Vujičić selects the codpiece as the motif that anchors the exhibition.  It is the first of the key motifs of the male uniform that introduces us into Vujičić’s fetishized textile imaginary.

At the beginning of the exhibition we encounter two shirts, embalmed in paraffin, preserved for another time, another society, with the indicative title There’s a place around the corner where your dead friends live, borrowed from the lyrics of the band Einstürzende Neubauten.
In contrast to other processes directed against textiles, here we find an attempt to preserve them: a subtly illuminated garment immersed in paraffin that reveals its fine details and seams.
The milky light of this work allows us to immerse ourselves in silence, which no longer alludes to death and decay, as in the other works, but to memory.
Reduced to the size of a model, the installation E.A. 1/1 S.V. Menswear Store #1, presented in 2004 at VN Gallery, brings a sterile white collection of men’s clothing pierced with pins, over which water drips, creating rust that eats into the fabric. The clothing is unwearable, with a strong masochistic moment because it pricks. This is one of Vujičić’s first Gesamtkunstwerk pieces, announcing an author who conceives his work holistically, transforming VN Gallery into an unrecognizable space – a store where the visitor feels uncomfortable, confronted with unwearable garments, and at the same time disappointed if they had thought something might be purchased. Shock combined with both desire and repulsion are frequent mixed emotions provoked by these works.

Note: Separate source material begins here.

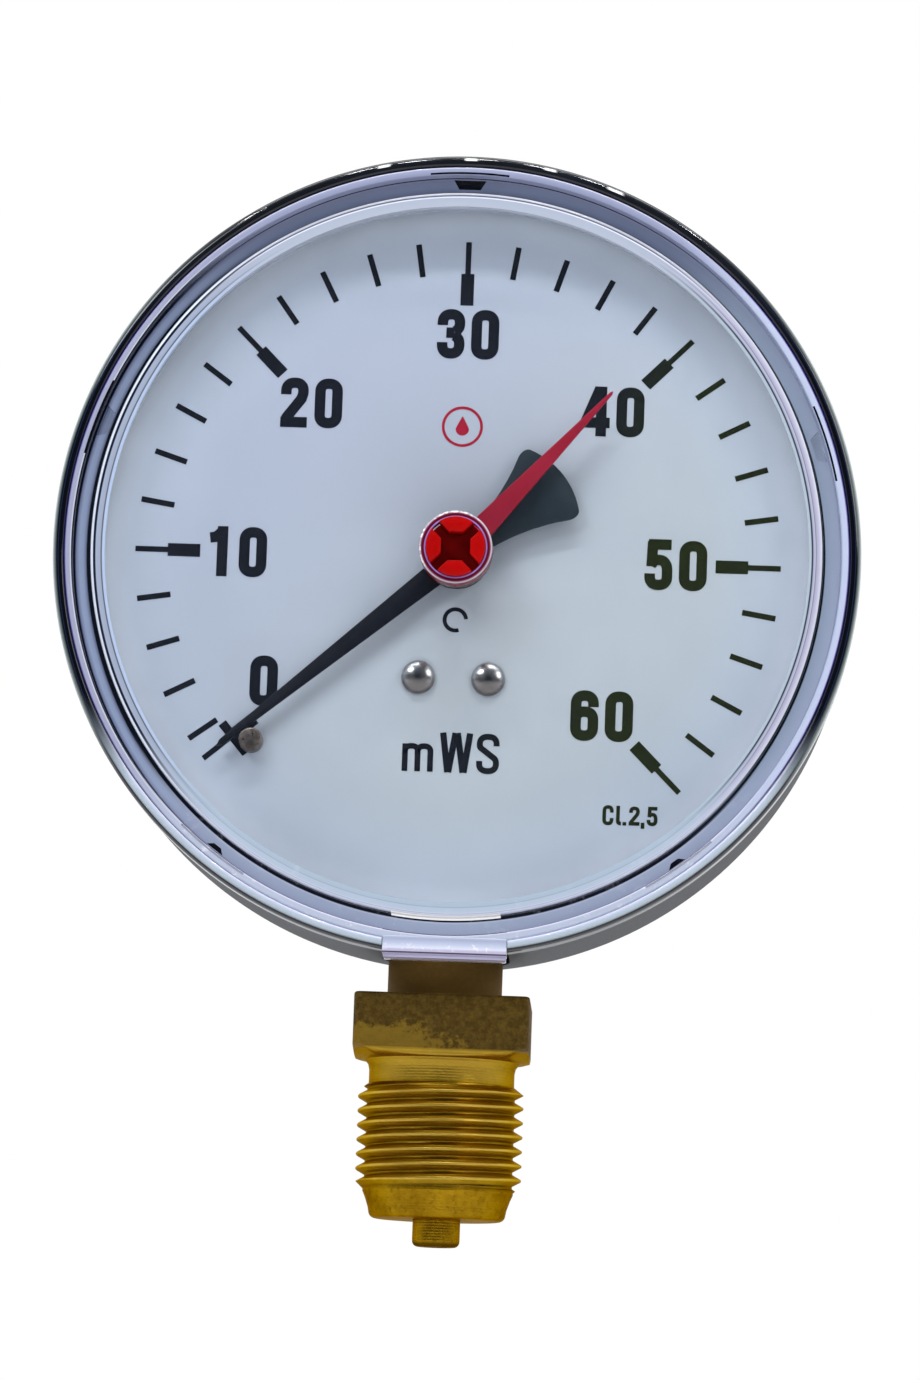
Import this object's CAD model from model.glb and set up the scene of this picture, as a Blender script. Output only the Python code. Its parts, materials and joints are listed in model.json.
"""Looks for a bottom-connection dial pressure gauge with a clear window and a red set hand."""

import json
import math

import bmesh
import bpy
from mathutils import Matrix, Vector


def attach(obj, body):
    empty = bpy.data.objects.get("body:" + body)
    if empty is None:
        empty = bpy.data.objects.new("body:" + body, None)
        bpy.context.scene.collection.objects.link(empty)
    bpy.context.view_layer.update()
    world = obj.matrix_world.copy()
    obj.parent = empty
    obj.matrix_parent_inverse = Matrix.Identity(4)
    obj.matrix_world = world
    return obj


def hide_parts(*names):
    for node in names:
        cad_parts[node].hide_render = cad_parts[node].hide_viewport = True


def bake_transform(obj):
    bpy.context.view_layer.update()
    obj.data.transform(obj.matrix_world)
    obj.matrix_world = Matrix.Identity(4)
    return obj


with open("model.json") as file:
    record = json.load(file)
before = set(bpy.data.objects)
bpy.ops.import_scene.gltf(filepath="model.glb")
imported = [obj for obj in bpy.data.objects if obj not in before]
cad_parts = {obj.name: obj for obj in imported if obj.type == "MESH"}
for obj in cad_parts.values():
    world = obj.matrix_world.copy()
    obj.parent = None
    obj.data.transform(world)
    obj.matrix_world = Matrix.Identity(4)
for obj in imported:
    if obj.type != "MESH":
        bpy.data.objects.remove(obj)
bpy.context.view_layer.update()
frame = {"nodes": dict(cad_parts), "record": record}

# ---- Sizes in millimetres: x to the right, y from the front to the back, z up ----

MM = 0.001
DIAL_Z = 82.4
DIAL_FRONT = -12.2
DIAL_BACK = -11.4
DIAL_RADIUS = 45.3
CASE_RADIUS = 50.2
CASE_BACK = 11.5
CASE_WALL = 0.8
RIM_RADIUS = 50.6
RIM_INNER = 49.2
RIM_FRONT = -19.0
SEAT_FRONT = -14.9
SEAT_BACK = -14.0
SEAT_INNER = 46.3
SLOT_RADIUS = 8.1
WINDOW_FRONT = -18.7
WINDOW_BACK = -17.1
PANE_RADIUS = 45.9
SKIRT_INNER = 44.7
SKIRT_BACK = -12.5
FLANGE_FRONT = -18.8
FLANGE_BACK = -15.2
FLANGE_RADIUS = 49.12
GROOVE_OUTER = 48.1
EDGE_BAND_INNER = 44.05
GROOVE_FRONT = -16.6
COLLAR_FRONT = -22.1
LIP_BACK = -21.9
LIP_INNER = 3.76
COLLAR_OUTER = 4.6
COLLAR_INNER = 4.0
WINDOW_BORE = 1.6
TAB_HALF = 7.72
TAB_SHIFT = 0.31
TAB_GAP = 0.06
TONGUE_HALF = 6.8
GLINTS = ((-10.9, 1.0), (0.1, 1.0), (10.1, 1.0), (18.4, 1.3), (-26.0, 0.6))
BARB_ANGLES = [90, 161, 233, 307, 18.3]
PRINT_THICKNESS = 0.03
PRINT_FRONT = DIAL_FRONT - PRINT_THICKNESS
PRINT_BACK = DIAL_FRONT - 0.001
SQUARED = 0.84
BOW_STEPS = 18
STROKE_STEP = 0.004
ZERO_ANGLE = 220.4
SET_ANGLE = 48.5
POINTER_BACK = -13.6
POINTER_FRONT = -14.1
HUB_FRONT = -14.9
HUB_BACK = -13.4
SET_BACK = -15.3
SET_FRONT = -15.8
SET_HUB_FRONT = -16.1
KNOB_FRONT = -23.2
KNOB_BACK = -19.0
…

The same is true of the unnamed work Untitled 3,4,5 – Shirt, consisting of cotton shirts covered with salt crystals after immersion in a supersaturated sodium chloride solution.
The corrosion of the fabric is slowed by placing it in a glass case. The force with which Vujičić initiates the processes of decay and erosion of his materials and objects is reflected in their artistic allure. The work Ruff – a print from the series of graphics of the male Elizabethan collar, a Renaissance garment remembered as one of the most expensive and prestigious fashion items in history. Meters upon meters of fine fabric and lace starched and often underpinned by wire structures into rich folds of the collar served as a significant status symbol in Renaissance Europe. It is remarkable that Vujičić presents this highly sculptural garment through a rarely used printmaking technique, allowing him to preserve the impression of lightness and refinement of finish.
The print is treated with the burnout technique, which erodes all fibers of organic origin, leaving behind only the delicate mesh structure of elastane on which the layers protected by color rest. In this work Vujičić’s interest in old and Far Eastern printing techniques comes to the fore, as well as his ever-present references to artists and motifs from the history of art and costume.

Finally, there is the artist’s self-portrait in a peculiar technique of stripping – the cut-out patterns of the artist’s body are displayed. The tanned skin is dyed with the most noble cardinal red obtained from female cochineal insects, fixed with silicone. This work serves as the key to reading the exhibition. Vujičić often works in monochrome; here the introduction of a meaning-charged red refers to the Romanian surname of his mother, Roşu (red), while the display of his own skin – compared to other garments – represents the zero degree of clothing. In this reduced scale, it is at once a literally pierced fetish doll.